THE UNITED STATES GOVERNMENT DECLARES WAR ON JUNK FOOD

July 31, 2005 (PRLEAP.COM) Lifestyle News
NEW YORK–TEXAS — Court mandates liposuction. Cops are busted for selling doughnuts. Protesters demand ban on Charlie & the Chocolate Factory. U.S. military forces eradicate Africa’s cocoa fields. Welcome to the dystopian satire JUNK, where the lives of an undercover police officer, an inner-city food-abuse counselor, and a black-market baker collide with devastating consequences.

A hilarious and tragic exploration of moralistic prohibition policies, Junk transcends the false dichotomies posed by conservative and liberal ideologies, and raises more questions than it answers: What are the public effects of private health choices?

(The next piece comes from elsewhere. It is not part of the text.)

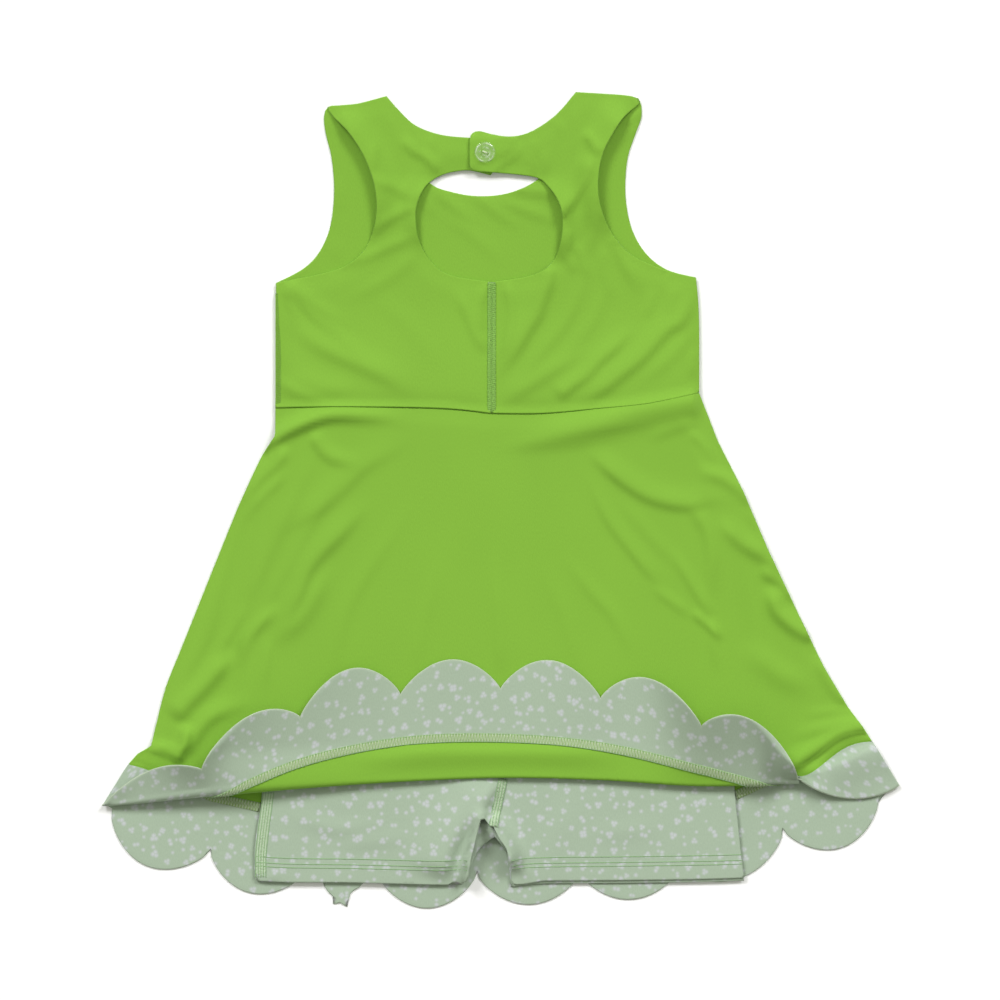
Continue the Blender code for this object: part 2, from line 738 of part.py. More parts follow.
def add_strip(name, line, widths, floor_of, look):
    """A narrow flat strip along a line, standing off the panel that it lies on."""
    lower, upper = [], []
    for index, (place, width) in enumerate(zip(line, widths)):
        before = Vector(line[max(index - 1, 0)])
        after = Vector(line[min(index + 1, len(line) - 1)])
        side = (after - before).orthogonal().normalized() * width / 2
        ends = [Vector(place) + side, Vector(place) - side]
        base = max(floor_of(*end) for end in (ends[0], place, ends[1]))
        lower.append([(end.x, end.y, base) for end in ends])
        upper.append([(end.x, end.y, base + TAPE) for end in ends])
    return add_sheet(name, upper, lower, look)


def make_front_seam_strips():
    """The overlock strip of the front border, where it shows beside the legs."""
    on_panel = flat_floor(KNIT + GAP)
    widths = [OVERLOCK_WIDTH] * FRONT_STRIP_POINTS
    for side, span in FRONT_STRIPS.items():
        across = [float(x) for x in np.linspace(*span, FRONT_STRIP_POINTS)]
        line = [(x, row_value(FRONT_SEAM, x, 1)) for x in across]
        add_strip(f"front_seam_strip_{side}", line, widths, on_panel, STRIP)


def make_front_bodice():
    left_armhole = [(row[1], row[0]) for row in ARMHOLE_ROWS]
    right_armhole = [(row[4], row[0]) for row in ARMHOLE_ROWS]
    loop = closed_outline(
        FRONT_NECK[:-1],
        [*SHOULDER_RIGHT, *right_armhole],
        [UNDERARM_RIGHT, BODICE_SIDE_RIGHT],
        WAIST[:0:-1],
        [WAIST[0]],
        [UNDERARM_LEFT, *left_armhole[::-1], *SHOULDER_LEFT[:0:-1]],
        step=8.0,
    )
    high = lambda x, y: y > FRONT_BODICE_SHOWS
    add_slab("front_bodice", loop, flat_floor(0.0), GREEN, spacing=14.0, shows=high)


def make_back_bodice():
    split = GAP / 2
    keyhole_left = [(row[1], row[0]) for row in KEYHOLE_ROWS]
    keyhole_right = [(row[2], row[0]) for row in KEYHOLE_ROWS]
    waist_left = [point for point in WAIST if point[0] < CENTRE_SEAM - SEAM_CLEARANCE]
    waist_right = [point for point in WAIST if point[0] > CENTRE_SEAM + SEAM_CLEARANCE]
    seam_foot = waist_height(CENTRE_SEAM)
    left_armhole = [(row[2], row[0]) for row in ARMHOLE_ROWS]
    right_armhole = [(row[3], row[0]) for row in ARMHOLE_ROWS]
    left = closed_outline(
        NECK_LEFT + STRAP_END,
        BRIDGE_LEFT + keyhole_left,
        [(CENTRE_SEAM - split, KEYHOLE_BOTTOM)],
        [(CENTRE_SEAM - split, seam_foot), *waist_left[:0:-1]],
        [WAIST[0]],
        [UNDERARM_LEFT, *left_armhole[::-1], *SHOULDER_LEFT[:0:-1]],
    )
    add_slab("back_bodice_left", left, back_floor, GREEN, spacing=10.0)
    right = closed_outline(
        TAB_CORNER_BOTTOM + TAB_CORNER_TOP + TAB_TOP,
        [*SHOULDER_RIGHT, *right_armhole],
        [UNDERARM_RIGHT, BODICE_SIDE_RIGHT],
        waist_right[::-1],
        [(CENTRE_SEAM + split, seam_foot)],
        [(CENTRE_SEAM + split, KEYHOLE_BOTTOM), *keyhole_right[::-1], *BRIDGE_RIGHT],
    )
    add_slab("back_bodice_right", right, tab_floor, GREEN, spacing=10.0)


def make_bodice_tapes():
    on_back = lambda x, y: back_floor(x, y) + KNIT + TAPE_GAP
    foot = waist_height(CENTRE_SEAM) + TAPE
    heights = np.linspace(foot, KEYHOLE_BOTTOM - GAP, TAPE_POINTS)
    line = [(CENTRE_SEAM, float(y)) for y in heights]
    add_strip("centre_back_tape", line, [TAPE_WIDTH] * TAPE_POINTS, on_back, SEAM_TAPE)
    heights = np.linspace(*SIDE_TAPE_SPAN, SIDE_TAPE_POINTS)
    losses = [SIDE_TAPE_LOSS * soft_step(y, *SIDE_TAPE_TAPER) for y in heights]
    widths = [SIDE_TAPE_WIDTH * (1 - loss) for loss in losses]
    line = [(SIDE_TAPE_EDGE + width / 2, float(y)) for y, width in zip(heights, widths)]
    add_strip("side_seam_tape", line, widths, on_back, SEAM_TAPE)


def make_shorts():
    sides = [[(row[side], row[0]) for row in SHORTS_SIDE_ROWS] for side in (1, 2)]
    split = GAP / 2
    top_left = (SHORTS_SEAM_TOP[0] - split, SHORTS_TOP)
    top_right = (SHORTS_SEAM_TOP[0] + split, SHORTS_TOP)
    seam_end_left = (SHORTS_SEAM_END[0] - split, SHORTS_SEAM_END[1])
    seam_end_right = (SHORTS_SEAM_END[0] + split, SHORTS_SEAM_END[1])
    seam_left = (SHORTS_SEAM_TOP[0] - split, SHORTS_SEAM_TOP[1])
    seam_right = (SHORTS_SEAM_TOP[0] + split, SHORTS_SEAM_TOP[1])
    low = lambda x, y: y < SHORTS_SHOW
    left = closed_outline(
        [top_left],
        sides[0][:-1],
        LEFT_LEG_HEM,
        LEFT_LEG_INNER,
        [seam_end_left],
        [seam_left],
        step=9.0,
    )
    add_slab("shorts_back_left", left, leg_floor, PRINT, spacing=11.0, shows=low)
    right = closed_outline(
        [top_right],
        [seam_right],
        [seam_end_right],
        RIGHT_LEG_INNER,
        RIGHT_LEG_HEM[:-1],
        sides[1][::-1],
        step=9.0,
    )
    add_slab("shorts_back_right", right, leg_floor, PRINT, spacing=11.0, shows=low)
    floor = flat_floor(SHORTS_FRONT_FLOOR)
    front = closed_outline(
        sides[0],
        lowered(LEFT_LEG_HEM[:-1], FRONT_LEG_DROPS[0]),
        GUSSET_LEFT,
        GUSSET_RIGHT,
        [GUSSET_FOOT_RIGHT, *lowered(RIGHT_LEG_HEM[:-1], FRONT_LEG_DROPS[1])],
        [FRONT_LEG_CORNER, *sides[1][-2::-1]],
        step=11.0,
    )
    add_slab("shorts_front", front, floor, PRINT, spacing=22.0, shows=low)
    on_legs = lambda x, y: leg_floor(x, y) + KNIT + GAP
    ways = np.linspace(0, 1, SHORTS_SEAM_POINTS)
    line = [tuple(Vector(SHORTS_SEAM_TOP).lerp(Vector(SHORTS_SEAM_END), way)) for way in ways]
    widths = [SHORTS_SEAM_WIDTH] * SHORTS_SEAM_POINTS
    add_strip("shorts_centre_seam", line, widths, on_legs, STRIP)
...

When legislators respond to epidemics with criminal sanctions, do they exacerbate the health crisis? Do mafia kingpins support the prohibition of their products? Can public safety and personal responsibility ever become reconciled through government policies?

Preliminary reviews are calling the novel a classic, comparing it to Mark Twain, Will Rogers, George Orwell, and Kurt Vonnegut. JUNK’s author, Christopher Largen, is a leading proponent of drug-policy reform. His credits include Prescription Pot (a nonfiction exploration of the U.S. government's medical cannabis program), and articles in various publications, including the Village Voice, High Times, Nashville Scene, Ft. Worth Weekly, and Cannabis Culture. He is a frequent guest speaker at colleges and festivals across America.

Mr. Largen discovered that writing about cannabis gave him a severe case of the munchies, and JUNK flowed forth like cream soda. In the gluttonous tradition of Supersize Me, he method-wrote JUNK during a three-month food binge, hoping to augment his prose with a sugar rush. He gained 25 pounds and inspired inquiries from concerned clerks at his local convenience store, where he loaded up on ice cream, hot dogs, and candy bars. Since finishing the novel, Mr. Largen claims to have reformed his dietary habits, but federal authorities have not yet completed their investigation.

WARNING: PLEASE DO NOT TRY TO APPREHEND THE AUTHOR, AS HE MAY BE ARMED WITH SIZEABLE QUANTITIES OF FRIED PEANUT BUTTER AND BANANA SANDWICHES.